On an even more perverse level, Trump was also the proof of government corruption—he fit their idea of what the government already was. If the end game was to destroy the beast, why not support the one who best exemplifies everything they claim to hate? Putting a good man (or woman—unthinkable!) in that office would seem perverse, because what could a good man accomplish? It would only delay the advent of freedom from what they see as secular attempts at creating a baseline equality that denies their “right” to judge.
And here it generates endlessly stranger ideas of what may have been going on.
But Beth Moore turned on the juggernaut and was trampled by the unstated assumptions of the inner circle. That evangelicals can show a history of their own indulging in all the things she condemned Trump for doing ought to have been a signal that she misunderstood just what she was dealing with.
Agency, as I assume it here, is something beyond ownership. But it’s personal, and it’s malleable, and it is uncontained by convention. It actually cannot be owned, so it becomes necessary to prevent its manifestation.
I do not here claim everyone is so ensconced in this morass of what I’ve termed Pathological Ownership—but then it never requires many people to subscribe to an idea to have an impact on how the culture responds. Because we have a rather nebulous set of alternate models, the idea of Having Things being a substitute rather than an expression of Self can distort all out of proportion to the numbers involved. It helps if we know what it is we’re talking about, identify the issue at hand, instead of stumbling on assuming a different set of values at play.

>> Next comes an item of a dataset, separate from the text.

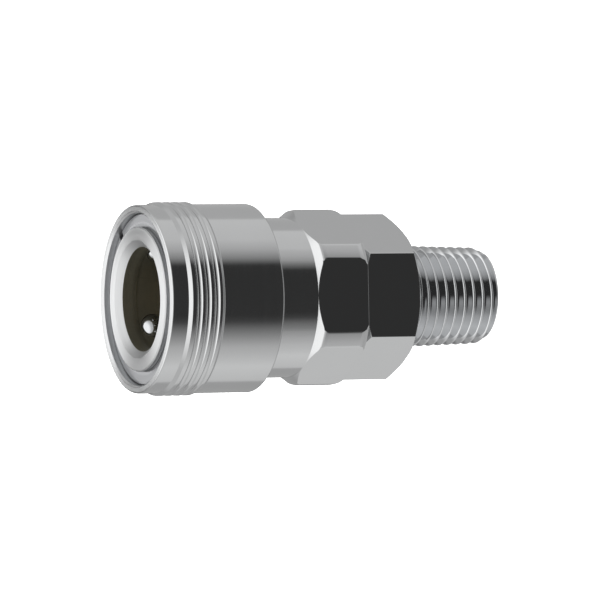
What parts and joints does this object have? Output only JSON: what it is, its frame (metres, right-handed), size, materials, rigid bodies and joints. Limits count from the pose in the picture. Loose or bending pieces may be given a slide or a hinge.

Just about everything in the divisive cultural and politic mess we’ve experienced for the last few decades can be explained by this idea. The GOP won’t cooperate with the Democrats? Why? Because they seek to own the issues. If they cooperate, then they must share, and sharing is the road to ruin, because no one can own what is shared. The moment you share something it is no longer exclusively yours,.
Too many people just want to own everything.